Datatype is float, unless another type passed to the function. 

In some cases, however, columns of a dataset may contain different datatypes such as floats and strings. To handle this, we use _np.genfromtxt()_ and pass _dtype=None_.

In [None]:
data = np.genfromtxt(file, delimiter=',', names=True, dtype=None)

If the delimiter is ',' names=True and dtype=None, then we can use another function without explicitly passing arguments other than the file name.

In [None]:
data = np.recfromcsv(file)

## Flat Files with Pandas

It is easier to import files using the pandas functions read_csv() and read_table().

In [None]:
import pandas as pd

file = 'filename.csv'
df = pd.read_csv(file)
df.head() # Print the head of the DataFrame

## Excel Files with Pandas

In [None]:
import pandas as pd

file = 'filename.xlsx'
xls = pd.ExcelFile(file)

Importing sheets as data frames.

In [None]:
print(xls.sheet_names) # print sheet names of the Excel file.

df1 = xls.parse('Sheet1') 
df1 = xls.parse(0) # We can also use the index of the sheet instead of the sheet name

## Relational Databases

Creating a database engine: 

In [None]:
from sqlalchemy import create_engine
import pandas as pd

engine = create_engine('sqlite:///filename.sqlite') # Create an engine to connect to 'filename.sqlite'
print(engine.table_names()) # Print table names

# connection = engine.connect() # Open the engine connection (need to close)

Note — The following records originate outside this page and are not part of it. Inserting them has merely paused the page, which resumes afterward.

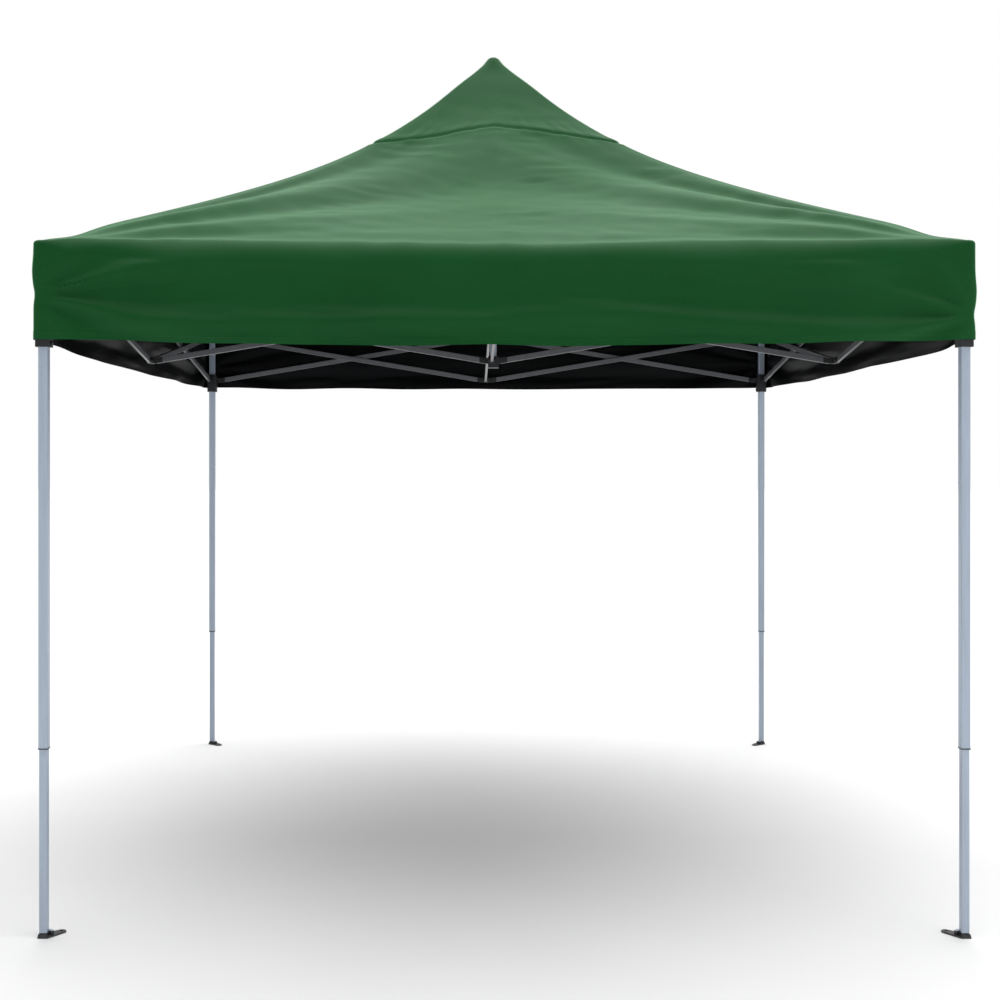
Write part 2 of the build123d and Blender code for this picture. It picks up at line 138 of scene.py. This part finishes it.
def seam_distance(a):
    """Distance of the cone's seam from the centre; a runs from 0 at a side's middle to 1 at a hip."""
    return SEAM_MIDDLE + (SEAM_HIP - SEAM_MIDDLE) * np.abs(a) ** 1.6


def roof_profile(out):
    rise = PEAK + OVERSHOOT - EAVE
    share = 1 - out / HALF
    curve = EAVE + rise * (STRAIGHT * share + (1 - STRAIGHT) * share**POWER)
    curve = curve - CAP_PULL * bell(out - 0.055, 0.07) - 0.012 * bell(out - 1.395, 0.06)
    cap = PEAK - out**2 / (2 * CAP_RADIUS)
    soft = 0.006
    lower = -soft * np.logaddexp(-curve / soft, -cap / soft)
    return curve + (lower - curve) * smooth(0.085, 0.050, out)


def ring(a, out):
    """A point of a square ring around the centre, on the front side, with rounded corners."""
    radius = np.minimum(CORNER_ROUND + 0.9 * out * smooth(0.25, 0.0, out), 0.98 * out)
    straight = out - radius
    length = np.abs(a) * (straight + radius * math.pi / 4)
    turn = np.maximum(length - straight, 0) / np.maximum(radius, 1e-9)
    x = np.minimum(length, straight) + radius * np.sin(turn)
    y = -straight - radius * np.cos(turn)
    return np.sign(a) * x, y


def roof_point(side, a, out):
    x, y = ring(a, out)
    power = 2 + 26 * smooth(0.03, 0.26, out)
    far = (np.abs(x) ** power + np.abs(y) ** power) ** (1 / power)
    far = far * 2 ** (-smooth(0.05, 0.4, out) / power)
    middle = (1 - a**2) ** 2
    below = np.clip((out - 0.40) / (HALF - 0.40), 0, 1)
    z = roof_profile(far) - PANEL_SAG * middle * np.sin(math.pi * below) ** 1.2
    return x, y, z - EAVE_SAGS[side] * (1 - a**2) * smooth(0.9, HALF, out)


def fans(side, end, x, out):
    """Height of the pulled folds that fan out from a corner over the roof, between the hip and the eave."""
    rng = np.random.RandomState(40 + 2 * side + end)
    reach = np.hypot(HALF - x, HALF - out)
    turn = np.degrees(np.arctan2(HALF - out, HALF - x))
    total = np.zeros(np.shape(reach))
    for angle, width, height, peak in (
        (4, 1.6, 0.0022, 0.50),
        (11, 2.6, -0.0040, 0.62),
        (18, 3.0, 0.0052, 0.75),
        (26, 3.4, -0.0060, 0.85),
        (33, 3.2, 0.0085, 0.80),
        (39.5, 2.6, -0.0105, 0.85),
    ):
        angle += rng.uniform(-1.5, 1.5)
        height *= rng.uniform(0.9, 1.6)
        share = reach / (peak * rng.uniform(0.85, 1.15))
        total += height * share**1.5 * np.exp(1.5 * (1 - share)) * bell(turn - angle, width)
    return total * smooth(0.02, 0.35, reach)


def roof_relief(side, a, out):
    """How far the roof's cloth stands out of its smooth shape."""
    x = a * out
    total = np.where(a < 0, fans(side, 0, np.abs(x), out), fans(side, 1, np.abs(x), out))
    total = total * smooth(0.0, 0.12, 1 - np.abs(a)) * smooth(0.30, 0.50, out)
    off_hip = smooth(0.0, 0.10, (1 - np.abs(a)) * out) * smooth(0.05, 0.3, out)
    total += 0.0030 * off_hip * waves(7 + side, x, out, (0.75, 0.50))
    patches = smooth(0.1, 1.2, waves(17 + side, x, out, (0.60, 0.45)))
    total += 0.0011 * off_hip * patches * waves(27 + side, x, out, (0.34, 0.045), 20)
    total += 0.0007 * off_hip * waves(37 + side, x, out, (0.13, 0.07), 20)
    seam = seam_distance(a)
    pinches = waves(47 + side, 3 * a, 0 * out, (0.45, 1.0), 9)
    total += 0.0013 * off_hip * bell(out - seam, 0.070) * pinches
    total += 0.0045 * bell(out - seam, 0.024) - 0.0075 * bell(out - seam - 0.011, 0.007)
    crease = 0.0045 * np.exp(-np.abs(x) / 0.06) * smooth(0.15, 0.4, out)
    hip_seam = 0.0016 * smooth(0.016, 0.010, (1 - np.abs(a)) * out)
    return total + crease + hip_seam


def eave_place(side, a):
    """Radius of the turn from roof to valance, and the height that the turn's corner would have."""
    radius = EAVE_ROUND + EAVE_SOFT * (1 - a**6)
    pad = CORNER_PAD * bell((1 - np.abs(a)) * HALF, 0.055)
    return radius, EAVE + pad - EAVE_SAGS[side] * (1 - a**2)


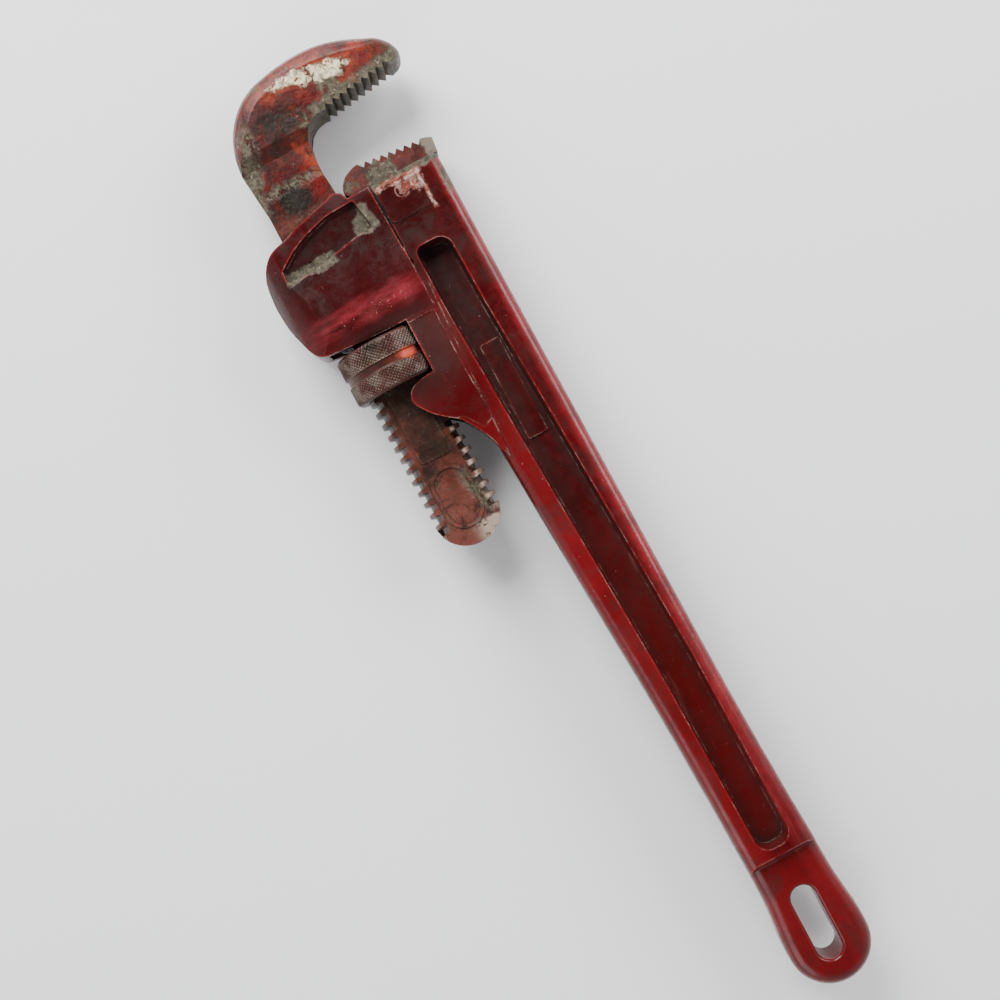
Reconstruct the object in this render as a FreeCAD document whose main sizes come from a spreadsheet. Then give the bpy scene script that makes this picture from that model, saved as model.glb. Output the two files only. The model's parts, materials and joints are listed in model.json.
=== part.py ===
import FreeCAD, Part
import Sketcher
import math
import os

from FreeCAD import Placement, Rotation, Vector

# An adjustable pipe wrench, 18 in nominal, lying on its broad side.
# +X runs along the handle towards the jaws, +Y towards the hook jaw's side, +Z up.
# The origin is the middle of the heel jaw's toothed face, in the wrench's mid-plane.

DIMENSIONS = {
    # shank, thread and nut
    "axis_y": 38.75,
    "pitch": 4.8,
    "shank_radius": 13.25,
    "thread_depth": 2.0,
    "shank_thick": 15.0,
    "shank_end_x": -145.5,
    "thread_start_x": -135.8,
    "thread_length": 100.8,
    "nut_x": -69.75,
    "nut_length": 19.3,
    "nut_radius": 17.25,
    "nut_bore_radius": 11.55,
    "thread_play": 0.25,
    "oval_rise": 0.45,
    "band_depth": 0.8,
    "band_start": -1.85,
    "band_end": 1.65,
    # jaws
    "jaw_thick": 21.0,
    "crown_round": 8.0,
    "ramp_slope": 1.75,
    "hook_teeth": 9.0,
    "heel_teeth": 8.0,
    "tooth_depth": 1.9,
    "tang_thick": 12.0,
    "pin_radius": 2.5,
    "pin_x": -15.5,
    "pin_y": 3.2,
    # handle
    "flange_thick": 24.0,
    "flange_round": 4.5,
    "web_thick": 8.0,
    "panel_rise": 0.6,
    "beam_start_x": -303.0,
    "cheek_step": 0.4,
    "eye_thick": 19.0,
    "eye_radius": 16.1,
    "eye_x": -340.2,
    "eye_y": -5.9,
    "slot_radius": 5.05,
    "slot_start_x": -340.9,
    "slot_end_x": -320.7,
    "slot_round": 1.2,
    "eye_round": 5.0,
    "passage_thick": 16.0,
    "passage_floor_y": 25.3,
    "roof_y": 56.4,
    "channel_floor_y": 23.2,
    "window_start_x": -80.6,
    "window_end_x": -58.9,
    "window_radius": 18.2,
    "housing_base_y": 12.6,
    "housing_top_y": 66.0,
    "rim_pocket_depth": 2.8,
    "heel_pad_rise": 0.9,
    "heel_pad_round": 0.7,
    "seam_depth": 1.6,
    "trim_length": 140.0,
    # springs and rivet
    "coil_x": -91.5,
    "coil_radius": 3.0,
    "coil_wire": 1.0,
    "coil_pitch": 2.0,
    "coil_floor_y": 14.6,
    "coil_pocket_radius": 4.1,
    "leaf_width": 11.0,
    "leaf_thick": 0.9,
    "rivet_x": -45.0,
    "rivet_radius": 1.9,
    "rivet_top_y": 63.0,
}

doc = FreeCAD.newDocument("pipe_wrench")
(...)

with engine.connect() as connection: # Open the engine connection (no need to close...)
    tk = connection.execute('SELECT * FROM Table') # Query
    df = pd.DataFrame(tk.fetchall()) # Save results to a DataFrame. Specifying fetch size is also possible: e.g. "rs.fetchmany(size=5)" 
    df.columns = tk.keys() # Set the column names

Using pandas to get the same result with less lines of code:

In [None]:
from sqlalchemy import create_engine
import pandas as pd

engine = create_engine('sqlite:///filename.sqlite')
df = pd.read_sql_query('SELECT * FROM Table', engine)

## Web

### Flat Files

Importing and saving locally:

In [None]:
from urllib.request import urlretrieve #required for saving the file locally
import pandas as pd

url = 'https://xyz.com/filename.csv'
urlretrieve(url, 'filename.csv') # Save the file locally to the current directory. (Not required)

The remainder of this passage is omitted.